Background: Acute kidney injury (AKI) is associated with early mortality after percutaneous coronary revascularization procedures, but its prognostic relevance to long-term clinical outcomes remains controversial.
Methods and results: We conducted a retrospective study of 14782 adults who received coronary angiography in the province of Alberta, Canada, between 2004 and 2006. AKI was identified on the basis of changes in serum creatinine concentration within 7 days of the procedure according to AKI Network criteria. The associations between AKI and long-term outcomes, including mortality, end-stage renal disease, and cardiovascular and renal hospitalizations, were studied with the use of Cox regression of multiple failure times.
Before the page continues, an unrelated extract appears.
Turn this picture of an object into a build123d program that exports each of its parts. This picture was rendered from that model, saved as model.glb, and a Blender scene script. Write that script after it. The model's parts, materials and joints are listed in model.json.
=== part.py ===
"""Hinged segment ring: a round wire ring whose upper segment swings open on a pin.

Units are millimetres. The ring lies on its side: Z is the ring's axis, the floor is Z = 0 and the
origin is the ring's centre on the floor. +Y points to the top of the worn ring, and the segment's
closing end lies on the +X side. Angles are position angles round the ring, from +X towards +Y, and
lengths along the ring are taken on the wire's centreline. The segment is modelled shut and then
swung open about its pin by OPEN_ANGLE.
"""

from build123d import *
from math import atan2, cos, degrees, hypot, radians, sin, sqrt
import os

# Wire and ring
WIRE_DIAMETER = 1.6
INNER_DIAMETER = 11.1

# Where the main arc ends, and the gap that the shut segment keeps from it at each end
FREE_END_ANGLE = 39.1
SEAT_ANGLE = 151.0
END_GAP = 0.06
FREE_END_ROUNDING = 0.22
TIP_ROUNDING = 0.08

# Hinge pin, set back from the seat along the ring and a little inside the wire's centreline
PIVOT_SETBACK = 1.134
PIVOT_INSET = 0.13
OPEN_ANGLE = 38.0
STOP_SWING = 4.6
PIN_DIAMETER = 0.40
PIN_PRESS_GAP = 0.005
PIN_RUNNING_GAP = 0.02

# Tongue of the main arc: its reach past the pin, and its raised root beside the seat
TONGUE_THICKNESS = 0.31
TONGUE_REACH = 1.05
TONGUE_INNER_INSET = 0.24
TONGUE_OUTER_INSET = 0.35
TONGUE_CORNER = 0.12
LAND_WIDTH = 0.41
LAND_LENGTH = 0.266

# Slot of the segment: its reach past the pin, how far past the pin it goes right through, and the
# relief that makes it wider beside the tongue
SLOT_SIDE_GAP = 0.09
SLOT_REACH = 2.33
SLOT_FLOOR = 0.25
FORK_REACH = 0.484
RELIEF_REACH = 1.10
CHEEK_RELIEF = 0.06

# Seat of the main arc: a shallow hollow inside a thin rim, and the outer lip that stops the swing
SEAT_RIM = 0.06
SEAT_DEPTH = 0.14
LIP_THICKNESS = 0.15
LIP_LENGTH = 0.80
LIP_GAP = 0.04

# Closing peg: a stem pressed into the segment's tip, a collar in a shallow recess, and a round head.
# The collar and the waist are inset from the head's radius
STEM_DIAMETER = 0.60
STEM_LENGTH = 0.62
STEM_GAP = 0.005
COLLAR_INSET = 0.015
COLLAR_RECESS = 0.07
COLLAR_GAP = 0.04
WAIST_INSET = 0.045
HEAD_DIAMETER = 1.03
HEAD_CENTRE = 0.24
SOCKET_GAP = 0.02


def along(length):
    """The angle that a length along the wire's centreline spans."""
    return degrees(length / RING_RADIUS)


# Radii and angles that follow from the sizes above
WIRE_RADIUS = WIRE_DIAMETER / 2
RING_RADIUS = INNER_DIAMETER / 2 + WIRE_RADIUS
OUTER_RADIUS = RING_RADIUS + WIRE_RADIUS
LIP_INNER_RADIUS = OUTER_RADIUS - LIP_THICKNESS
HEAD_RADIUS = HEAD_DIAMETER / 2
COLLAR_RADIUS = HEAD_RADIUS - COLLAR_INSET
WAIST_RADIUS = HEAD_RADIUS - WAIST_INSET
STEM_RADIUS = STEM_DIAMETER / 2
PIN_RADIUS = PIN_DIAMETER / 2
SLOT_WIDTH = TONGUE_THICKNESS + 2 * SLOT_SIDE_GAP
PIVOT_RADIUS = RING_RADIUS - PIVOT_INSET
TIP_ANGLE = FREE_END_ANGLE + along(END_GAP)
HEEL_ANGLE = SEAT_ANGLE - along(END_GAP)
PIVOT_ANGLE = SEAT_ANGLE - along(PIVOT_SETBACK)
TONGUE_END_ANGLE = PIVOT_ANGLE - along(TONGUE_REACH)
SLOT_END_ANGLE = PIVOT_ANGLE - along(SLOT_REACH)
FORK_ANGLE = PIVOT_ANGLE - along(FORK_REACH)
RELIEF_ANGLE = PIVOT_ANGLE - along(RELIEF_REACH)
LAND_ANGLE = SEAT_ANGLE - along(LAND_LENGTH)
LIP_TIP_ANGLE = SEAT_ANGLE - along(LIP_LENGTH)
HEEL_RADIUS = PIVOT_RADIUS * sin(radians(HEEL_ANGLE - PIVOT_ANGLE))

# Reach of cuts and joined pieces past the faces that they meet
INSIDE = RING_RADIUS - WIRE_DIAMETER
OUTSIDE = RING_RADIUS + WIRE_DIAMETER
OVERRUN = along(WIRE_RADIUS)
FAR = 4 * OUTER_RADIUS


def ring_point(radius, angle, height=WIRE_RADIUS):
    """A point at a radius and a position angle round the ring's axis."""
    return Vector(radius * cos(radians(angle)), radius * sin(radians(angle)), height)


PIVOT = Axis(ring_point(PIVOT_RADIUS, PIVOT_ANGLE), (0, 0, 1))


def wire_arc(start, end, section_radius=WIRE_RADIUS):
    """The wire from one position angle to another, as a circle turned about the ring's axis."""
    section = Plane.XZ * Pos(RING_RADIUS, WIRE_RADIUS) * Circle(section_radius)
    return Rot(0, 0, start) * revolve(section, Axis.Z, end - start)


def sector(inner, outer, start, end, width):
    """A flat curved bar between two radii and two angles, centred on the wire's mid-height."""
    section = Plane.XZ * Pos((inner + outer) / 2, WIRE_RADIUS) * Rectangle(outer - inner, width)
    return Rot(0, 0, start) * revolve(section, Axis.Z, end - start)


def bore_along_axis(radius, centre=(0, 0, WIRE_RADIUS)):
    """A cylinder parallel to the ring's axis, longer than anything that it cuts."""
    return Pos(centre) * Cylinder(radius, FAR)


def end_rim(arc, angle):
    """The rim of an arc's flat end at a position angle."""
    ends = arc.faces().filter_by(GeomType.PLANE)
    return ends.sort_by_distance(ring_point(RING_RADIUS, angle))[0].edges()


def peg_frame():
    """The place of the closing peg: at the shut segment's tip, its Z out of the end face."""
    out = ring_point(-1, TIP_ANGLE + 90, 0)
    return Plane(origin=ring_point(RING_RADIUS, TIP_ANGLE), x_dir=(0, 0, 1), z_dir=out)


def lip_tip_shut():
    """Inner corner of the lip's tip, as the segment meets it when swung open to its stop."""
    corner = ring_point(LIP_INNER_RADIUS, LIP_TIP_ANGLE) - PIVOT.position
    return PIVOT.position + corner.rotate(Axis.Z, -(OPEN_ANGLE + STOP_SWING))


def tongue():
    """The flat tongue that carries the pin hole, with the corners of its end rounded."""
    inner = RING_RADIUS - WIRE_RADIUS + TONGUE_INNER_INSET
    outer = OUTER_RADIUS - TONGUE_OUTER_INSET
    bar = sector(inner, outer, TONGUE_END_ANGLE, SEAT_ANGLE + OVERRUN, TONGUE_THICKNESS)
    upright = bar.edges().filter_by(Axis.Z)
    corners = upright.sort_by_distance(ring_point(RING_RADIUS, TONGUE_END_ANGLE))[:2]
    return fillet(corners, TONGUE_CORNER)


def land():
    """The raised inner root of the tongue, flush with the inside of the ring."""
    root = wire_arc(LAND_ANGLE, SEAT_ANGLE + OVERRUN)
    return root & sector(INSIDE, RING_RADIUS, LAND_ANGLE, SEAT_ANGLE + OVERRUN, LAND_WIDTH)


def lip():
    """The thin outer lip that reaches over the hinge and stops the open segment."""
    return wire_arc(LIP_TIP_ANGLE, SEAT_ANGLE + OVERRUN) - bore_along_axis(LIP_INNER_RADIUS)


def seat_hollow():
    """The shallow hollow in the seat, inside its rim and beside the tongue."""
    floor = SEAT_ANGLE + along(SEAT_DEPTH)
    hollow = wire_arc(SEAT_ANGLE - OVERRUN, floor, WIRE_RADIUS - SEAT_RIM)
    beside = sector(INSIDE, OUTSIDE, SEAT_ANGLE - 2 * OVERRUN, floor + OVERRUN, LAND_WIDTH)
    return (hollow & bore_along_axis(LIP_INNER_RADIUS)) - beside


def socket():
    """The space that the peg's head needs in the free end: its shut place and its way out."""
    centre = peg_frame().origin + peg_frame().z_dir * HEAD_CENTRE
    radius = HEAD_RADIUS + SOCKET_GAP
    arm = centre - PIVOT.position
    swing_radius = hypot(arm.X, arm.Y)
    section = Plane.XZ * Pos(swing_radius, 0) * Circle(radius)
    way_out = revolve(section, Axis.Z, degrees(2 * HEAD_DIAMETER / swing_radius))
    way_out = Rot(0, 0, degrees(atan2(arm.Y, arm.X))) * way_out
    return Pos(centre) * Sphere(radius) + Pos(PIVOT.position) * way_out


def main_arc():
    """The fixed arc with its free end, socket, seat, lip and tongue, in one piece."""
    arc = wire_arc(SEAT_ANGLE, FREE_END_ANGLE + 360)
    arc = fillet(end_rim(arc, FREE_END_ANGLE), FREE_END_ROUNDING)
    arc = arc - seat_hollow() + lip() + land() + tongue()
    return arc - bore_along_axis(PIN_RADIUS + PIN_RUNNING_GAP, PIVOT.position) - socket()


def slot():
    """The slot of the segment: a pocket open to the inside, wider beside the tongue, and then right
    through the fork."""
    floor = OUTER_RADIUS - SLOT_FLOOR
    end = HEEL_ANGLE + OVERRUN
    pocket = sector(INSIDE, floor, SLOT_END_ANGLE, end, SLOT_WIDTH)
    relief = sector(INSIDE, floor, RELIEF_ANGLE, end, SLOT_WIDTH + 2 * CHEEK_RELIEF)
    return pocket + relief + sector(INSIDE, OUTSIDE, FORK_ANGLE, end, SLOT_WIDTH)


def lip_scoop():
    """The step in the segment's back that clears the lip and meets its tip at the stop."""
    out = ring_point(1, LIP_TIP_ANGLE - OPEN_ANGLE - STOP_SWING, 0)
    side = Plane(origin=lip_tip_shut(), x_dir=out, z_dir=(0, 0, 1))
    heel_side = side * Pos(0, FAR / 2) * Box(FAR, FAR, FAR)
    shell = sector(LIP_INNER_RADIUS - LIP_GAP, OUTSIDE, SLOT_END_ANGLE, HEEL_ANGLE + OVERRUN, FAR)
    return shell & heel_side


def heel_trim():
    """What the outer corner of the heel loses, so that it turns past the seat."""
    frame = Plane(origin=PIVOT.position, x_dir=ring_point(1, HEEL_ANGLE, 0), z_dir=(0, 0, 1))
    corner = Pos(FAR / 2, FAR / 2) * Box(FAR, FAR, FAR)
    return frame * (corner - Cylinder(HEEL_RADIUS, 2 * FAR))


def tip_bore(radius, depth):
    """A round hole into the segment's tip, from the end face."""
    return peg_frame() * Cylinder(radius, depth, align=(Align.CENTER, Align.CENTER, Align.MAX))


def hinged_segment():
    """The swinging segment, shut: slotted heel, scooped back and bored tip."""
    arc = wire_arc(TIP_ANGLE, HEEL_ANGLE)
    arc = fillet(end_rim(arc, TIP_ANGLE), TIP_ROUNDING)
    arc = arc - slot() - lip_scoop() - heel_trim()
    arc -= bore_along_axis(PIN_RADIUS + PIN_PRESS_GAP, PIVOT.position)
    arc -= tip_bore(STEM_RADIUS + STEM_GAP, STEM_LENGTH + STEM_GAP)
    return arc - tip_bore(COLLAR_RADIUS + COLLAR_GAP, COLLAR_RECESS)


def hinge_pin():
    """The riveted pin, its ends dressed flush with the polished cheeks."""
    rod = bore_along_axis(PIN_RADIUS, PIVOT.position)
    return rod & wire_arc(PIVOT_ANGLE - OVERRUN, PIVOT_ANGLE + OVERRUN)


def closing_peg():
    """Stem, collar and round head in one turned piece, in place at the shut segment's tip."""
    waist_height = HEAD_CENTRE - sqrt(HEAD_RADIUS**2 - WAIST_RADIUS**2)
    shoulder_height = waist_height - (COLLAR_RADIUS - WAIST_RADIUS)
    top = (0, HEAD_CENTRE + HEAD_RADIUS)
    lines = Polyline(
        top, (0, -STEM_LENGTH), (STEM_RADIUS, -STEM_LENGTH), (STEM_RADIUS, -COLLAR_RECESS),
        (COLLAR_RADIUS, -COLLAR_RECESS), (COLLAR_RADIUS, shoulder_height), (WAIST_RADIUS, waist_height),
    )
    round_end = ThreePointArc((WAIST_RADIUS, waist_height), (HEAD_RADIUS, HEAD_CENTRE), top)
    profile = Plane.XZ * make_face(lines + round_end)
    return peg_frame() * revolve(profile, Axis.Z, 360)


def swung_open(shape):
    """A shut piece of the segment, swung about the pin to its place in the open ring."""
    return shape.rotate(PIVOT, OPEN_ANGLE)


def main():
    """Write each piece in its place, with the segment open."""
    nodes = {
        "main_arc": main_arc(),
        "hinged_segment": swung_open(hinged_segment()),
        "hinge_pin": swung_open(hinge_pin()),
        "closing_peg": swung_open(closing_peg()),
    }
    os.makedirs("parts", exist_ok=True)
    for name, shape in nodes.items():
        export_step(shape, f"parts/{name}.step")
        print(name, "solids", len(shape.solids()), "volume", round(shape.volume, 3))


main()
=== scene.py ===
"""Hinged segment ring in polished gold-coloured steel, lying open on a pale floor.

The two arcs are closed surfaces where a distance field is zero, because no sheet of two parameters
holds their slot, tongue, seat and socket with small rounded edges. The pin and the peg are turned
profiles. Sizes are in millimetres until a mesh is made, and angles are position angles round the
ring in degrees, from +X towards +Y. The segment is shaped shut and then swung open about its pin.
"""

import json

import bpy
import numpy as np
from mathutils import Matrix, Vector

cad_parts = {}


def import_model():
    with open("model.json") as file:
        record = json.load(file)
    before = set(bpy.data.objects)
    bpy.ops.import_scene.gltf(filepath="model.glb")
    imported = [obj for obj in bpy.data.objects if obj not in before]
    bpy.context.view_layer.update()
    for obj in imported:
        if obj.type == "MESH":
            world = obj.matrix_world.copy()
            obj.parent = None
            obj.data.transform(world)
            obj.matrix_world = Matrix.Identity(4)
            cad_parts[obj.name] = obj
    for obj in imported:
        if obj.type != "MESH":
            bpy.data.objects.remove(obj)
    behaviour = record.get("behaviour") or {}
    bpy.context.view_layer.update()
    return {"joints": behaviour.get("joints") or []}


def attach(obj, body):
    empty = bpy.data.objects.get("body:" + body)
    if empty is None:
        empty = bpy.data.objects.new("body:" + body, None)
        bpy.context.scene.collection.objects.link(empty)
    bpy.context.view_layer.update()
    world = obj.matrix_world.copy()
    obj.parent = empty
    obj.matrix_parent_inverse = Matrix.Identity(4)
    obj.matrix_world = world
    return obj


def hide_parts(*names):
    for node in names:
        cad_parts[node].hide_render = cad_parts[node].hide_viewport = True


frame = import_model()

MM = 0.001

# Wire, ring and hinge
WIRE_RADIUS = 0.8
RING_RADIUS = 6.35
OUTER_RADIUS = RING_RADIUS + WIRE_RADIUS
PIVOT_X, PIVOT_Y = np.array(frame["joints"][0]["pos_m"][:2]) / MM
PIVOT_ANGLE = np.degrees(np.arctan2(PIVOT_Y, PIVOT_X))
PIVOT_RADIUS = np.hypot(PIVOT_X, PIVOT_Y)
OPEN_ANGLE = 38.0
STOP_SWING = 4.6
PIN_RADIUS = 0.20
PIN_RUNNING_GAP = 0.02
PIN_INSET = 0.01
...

The adjusted risk of death increased with increasing severity of AKI; compared with no AKI, the adjusted hazard ratio for death was 2.00 (95% confidence interval, 1.69 to 2.36) with stage 1 AKI and 3.72 (95% confidence interval, 2.92 to 4.76) with stage 2 or 3 AKI. The adjusted risk of end-stage renal disease requiring renal replacement therapy also increased according to the severity of AKI (hazard ratio, 4.15 [95% confidence interval, 2.32 to 7.42] and 11.74 [95% confidence interval, 6.38 to 21.59], respectively), as did the risks of subsequent hospitalizations for heart failure and acute renal failure.
Conclusions: These findings inform the controversy surrounding AKI after angiography, demonstrating that it is a significant risk factor for long-term mortality, end-stage renal disease, and hospitalization for cardiovascular and renal events after coronary angiography.